Exercise = Everything from the line with "const behindBar = BACK_BAR_W" through the line with "bpy.context.scene.collection.objects.link(empty)" should be repeated exactly, both of those lines included, and nothing else.

-- START OF Data block --

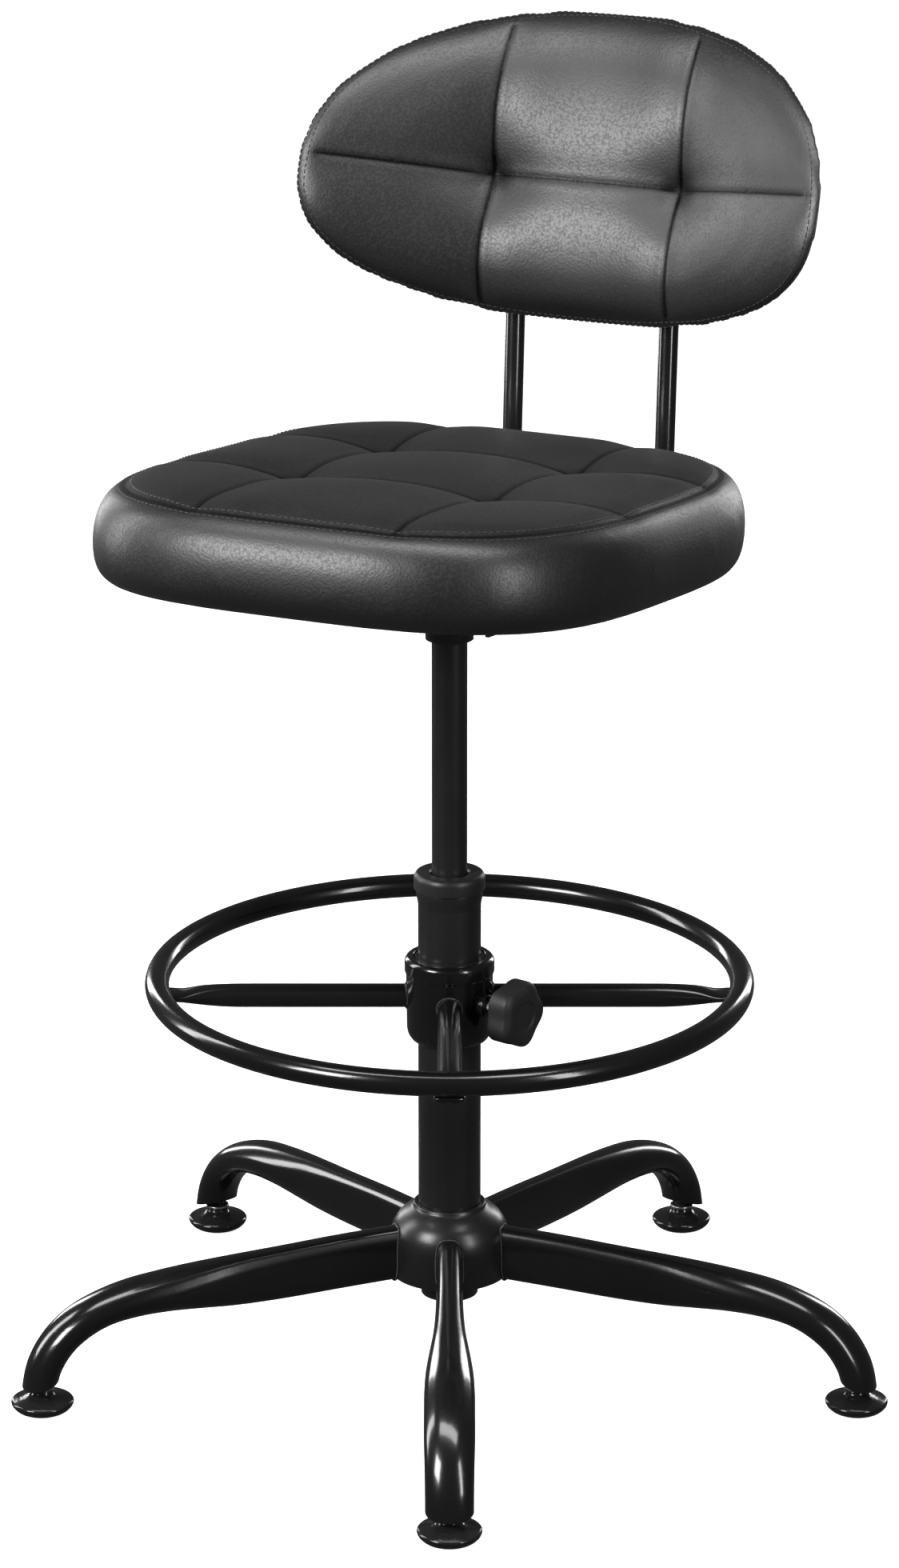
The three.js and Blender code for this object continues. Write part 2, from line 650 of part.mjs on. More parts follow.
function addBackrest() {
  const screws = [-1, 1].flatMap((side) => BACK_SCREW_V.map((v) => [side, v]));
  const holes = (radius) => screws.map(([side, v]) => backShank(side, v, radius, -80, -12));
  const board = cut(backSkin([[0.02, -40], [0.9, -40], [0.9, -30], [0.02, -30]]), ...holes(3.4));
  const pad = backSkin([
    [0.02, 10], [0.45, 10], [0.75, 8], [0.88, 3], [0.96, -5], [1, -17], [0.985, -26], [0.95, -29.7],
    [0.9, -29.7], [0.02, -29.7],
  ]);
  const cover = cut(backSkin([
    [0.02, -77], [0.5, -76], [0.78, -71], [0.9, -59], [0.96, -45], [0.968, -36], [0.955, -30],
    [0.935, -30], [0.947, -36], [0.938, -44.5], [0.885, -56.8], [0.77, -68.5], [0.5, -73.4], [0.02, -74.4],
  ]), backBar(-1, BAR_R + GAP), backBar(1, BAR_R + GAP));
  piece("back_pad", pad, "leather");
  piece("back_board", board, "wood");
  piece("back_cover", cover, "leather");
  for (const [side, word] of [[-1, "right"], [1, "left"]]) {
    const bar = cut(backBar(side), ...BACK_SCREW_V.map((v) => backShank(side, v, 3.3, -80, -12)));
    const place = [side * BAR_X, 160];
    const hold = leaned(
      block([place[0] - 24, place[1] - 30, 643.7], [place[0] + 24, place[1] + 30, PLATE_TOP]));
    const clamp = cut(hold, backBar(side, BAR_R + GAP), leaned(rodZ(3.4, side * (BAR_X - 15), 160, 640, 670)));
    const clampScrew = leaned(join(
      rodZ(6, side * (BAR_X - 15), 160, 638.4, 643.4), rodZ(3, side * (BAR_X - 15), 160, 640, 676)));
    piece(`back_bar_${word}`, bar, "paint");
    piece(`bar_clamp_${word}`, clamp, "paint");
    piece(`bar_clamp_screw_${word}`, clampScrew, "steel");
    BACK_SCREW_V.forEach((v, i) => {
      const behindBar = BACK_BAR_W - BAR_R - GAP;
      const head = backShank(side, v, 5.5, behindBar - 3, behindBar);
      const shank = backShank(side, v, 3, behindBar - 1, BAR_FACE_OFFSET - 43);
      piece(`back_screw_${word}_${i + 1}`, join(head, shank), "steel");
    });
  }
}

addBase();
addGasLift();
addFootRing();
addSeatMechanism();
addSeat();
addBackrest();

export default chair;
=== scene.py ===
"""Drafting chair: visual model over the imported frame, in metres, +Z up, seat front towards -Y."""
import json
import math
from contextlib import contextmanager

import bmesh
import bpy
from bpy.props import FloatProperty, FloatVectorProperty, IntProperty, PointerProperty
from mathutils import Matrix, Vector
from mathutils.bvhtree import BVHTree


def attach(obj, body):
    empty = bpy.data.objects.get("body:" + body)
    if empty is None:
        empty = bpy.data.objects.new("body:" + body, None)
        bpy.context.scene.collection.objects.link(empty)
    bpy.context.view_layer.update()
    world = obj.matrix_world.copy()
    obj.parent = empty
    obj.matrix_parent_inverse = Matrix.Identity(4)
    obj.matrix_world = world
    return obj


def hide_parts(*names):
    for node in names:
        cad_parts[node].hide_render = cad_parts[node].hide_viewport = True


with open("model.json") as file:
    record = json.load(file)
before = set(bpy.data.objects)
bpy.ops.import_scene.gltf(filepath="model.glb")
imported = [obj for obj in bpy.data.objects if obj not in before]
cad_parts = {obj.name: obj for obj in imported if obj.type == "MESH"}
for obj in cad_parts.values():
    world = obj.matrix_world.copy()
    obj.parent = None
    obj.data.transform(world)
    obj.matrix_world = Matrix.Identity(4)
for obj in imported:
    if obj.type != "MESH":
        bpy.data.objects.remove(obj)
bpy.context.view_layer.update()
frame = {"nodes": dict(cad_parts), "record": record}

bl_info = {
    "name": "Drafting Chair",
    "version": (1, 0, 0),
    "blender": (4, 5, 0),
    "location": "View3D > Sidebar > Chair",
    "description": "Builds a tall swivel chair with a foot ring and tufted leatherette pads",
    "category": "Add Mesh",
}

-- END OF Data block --

Written response =
      const behindBar = BACK_BAR_W - BAR_R - GAP;
      const head = backShank(side, v, 5.5, behindBar - 3, behindBar);
      const shank = backShank(side, v, 3, behindBar - 1, BAR_FACE_OFFSET - 43);
      piece(`back_screw_${word}_${i + 1}`, join(head, shank), "steel");
    });
  }
}

addBase();
addGasLift();
addFootRing();
addSeatMechanism();
addSeat();
addBackrest();

export default chair;
=== scene.py ===
"""Drafting chair: visual model over the imported frame, in metres, +Z up, seat front towards -Y."""
import json
import math
from contextlib import contextmanager

import bmesh
import bpy
from bpy.props import FloatProperty, FloatVectorProperty, IntProperty, PointerProperty
from mathutils import Matrix, Vector
from mathutils.bvhtree import BVHTree


def attach(obj, body):
    empty = bpy.data.objects.get("body:" + body)
    if empty is None:
        empty = bpy.data.objects.new("body:" + body, None)
        bpy.context.scene.collection.objects.link(empty)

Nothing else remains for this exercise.